Some players thrive on adrenaline. Some play better angry. Deepti Sharma plays better when the situation demands perfection — and then describes it as though she was arranging furniture. Edgbaston on Sunday was the latest proof that India's most consistent match-winner is also its most consistently undervalued one.

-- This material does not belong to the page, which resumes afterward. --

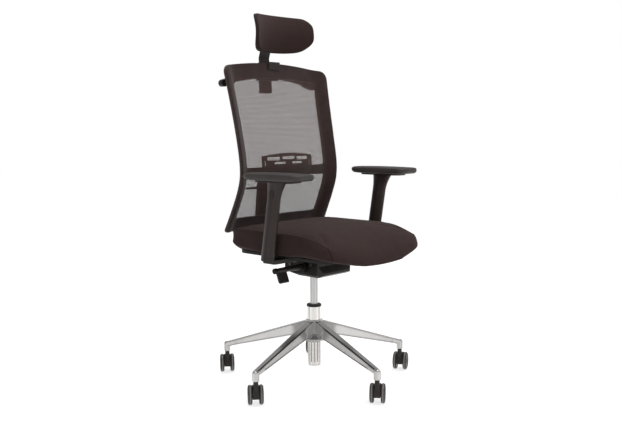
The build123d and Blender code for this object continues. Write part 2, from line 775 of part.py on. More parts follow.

Even if you go for runs in one over, it doesn't matter because you'll get a chance to make a comeback in the next. Everyone stayed positive, and the same message was passed on to every bowler — forget what happened in the previous over.
Deepti Sharma on India's bowling unit's mindset

What Comes Next: The Netherlands, and Then Jhulan's Record

India face the Netherlands at Headingley on June 17 — tournament debutants who were competitive against Bangladesh but unlikely to test India's bowling depth. After that comes the rest of Group A: Australia on June 20, South Africa on June 22, and Bangladesh on June 25. That's four more matches before the semi-finals, four more chances for Deepti to pick up the one wicket that draws her level with Jhulan Goswami.

When she gets there — and it's when, not if — she'll probably say something about taking it one ball at a time and trusting her processes. That's fine. The numbers don't need narration. 354 wickets. Five World Cups. The best T20I bowling figures by an Indian in World Cup history. The all-time record. And a personality so unassuming that half the cricket world still doesn't realise what they're watching.

Deepti Sharma likes pressure. Pressure should be terrified.